The material and social intimacies of waste infrastructures  
Penny Harvey (University of Manchester)

Paper short abstract:

Drawing on an ethnographic study of attempts to bring new waste infrastructures into being in the Cusco region of Peru, this paper considers the material and social articulations that such infrastructures imply, and the difficulties in assuming ‘common’ responsibility for environmental care.

Paper long abstract:

Dealing with the dramatic increase in solid waste has become an issue not just for the urban populations who struggle to find spaces adequate for disposal, but for rural and peri-urban populations who are frequently expected to accommodate, and live alongside the discarded matter of other people's lives. Waste disposal is politically contentious as it involves an unwanted intimacy with materials that smell, that attract vermin, affect land values, and prejudice other activities. However, contemporary waste disposal initiatives also work to transform discarded matter into material of value and the ownership of waste and the rights and capacities to transform it, produce new tensions over the emergent relationships between disposers and disposed.

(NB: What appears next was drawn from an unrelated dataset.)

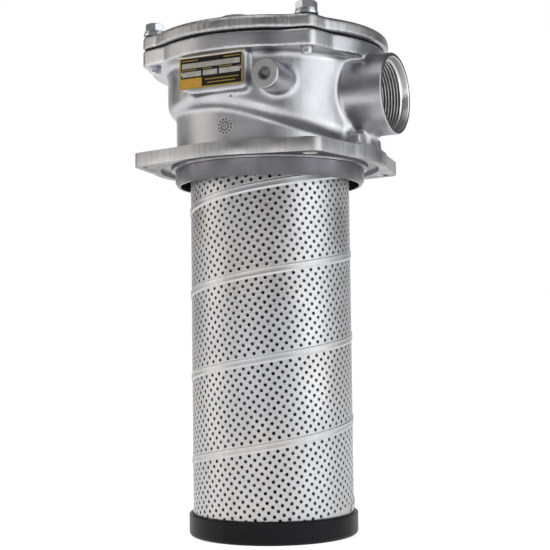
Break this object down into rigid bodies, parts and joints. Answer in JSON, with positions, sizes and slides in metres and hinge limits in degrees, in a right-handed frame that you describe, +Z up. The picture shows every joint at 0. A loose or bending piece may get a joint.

At a time when the World Bank is explicitly looking to deliver its development initiatives in the form of infrastructural projects, this paper considers the particular modes of collaboration that such projects require from local populations. The paper argues that these collaborations require new material and social intimacies, both in terms of material reconfigurations of the environment and in terms of the reconfigured political constituencies with responsibility to sustain the new socio-material arrangements.

Drawing on an ethnographic study of attempts to bring new waste infrastructures into being in the Cusco region of Peru, this paper considers the specific and diverse material and social articulations that such infrastructures imply, and explores how the possibilities for a 'common' responsibility for environmental care are negotiated in spaces of distributed sovereignty and decentralized environmental governance.